We will be deceiving ourselves if we want immediate exit from recession. Recession crept in like a thief in the night. But I may not be totally right to say like a thief in the night, but it crept in gradually in front of our nose and we all contributed in one way or the other. If we take structures and I will make it the extreme, the World Trade Centre, 9/11, the destruction was under five minutes. The whole structure went beyond to ground zero. To reconstruct it is going to take years. So it is easier to destroy than to build. So, if the destruction of the economy, of the polity, took many years to get to where we are in, with no plans and poor execution of the plans that we had, for anybody to expect that recession will vanish immediately, we are deceiving ourselves. It is along the same restructuring we are talking of, so it is going to be gradual. The recovery is going to be gradual and if we look at it like a rolling ball from the top of the hills moving towards the valley, what we can do is to first of all apply the brake. So the sliding is arrested, may be that is what we are trying to say now. That the downward fall has been arrested. We are now expecting energizing, it is that energizing that will now be moving against the gravity, push back to the level we were in hitherto.
That energizing will require a lot of input. I will expect that we may not get to where we were before until probably, four or five years time. I am not sounding pessimistic, but we can be making appreciable improvement until the time we will be able to restore ourselves to the level we were.

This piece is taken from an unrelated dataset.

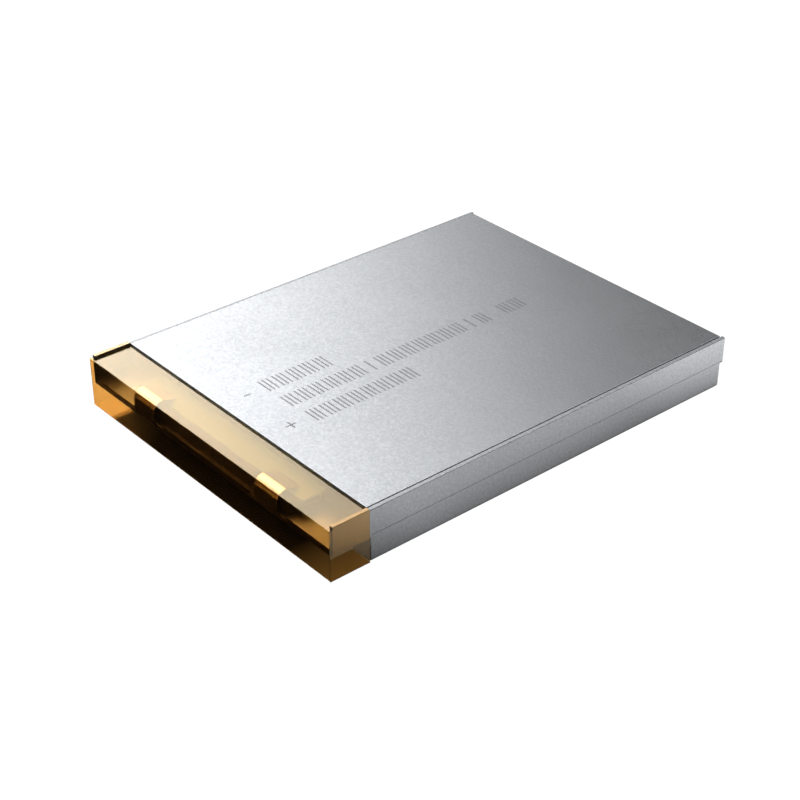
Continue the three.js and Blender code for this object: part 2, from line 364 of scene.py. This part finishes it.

If we are to exit recession, once upon a time our naira was exchanging for one dollar, so that is one of the indices. Once upon a time we were having agriculture as our mainstay, the oil has taken over and the money from oil we have not been able to utilise very well. Let us get back there, and our GDP is being accounted for by other sources other than the oil then, with the recovery from recession we will be producing more, our production will be enhanced. So as far as I am concerned, yes recession arrested, okay, we are closer to it, but exiting recession not yet.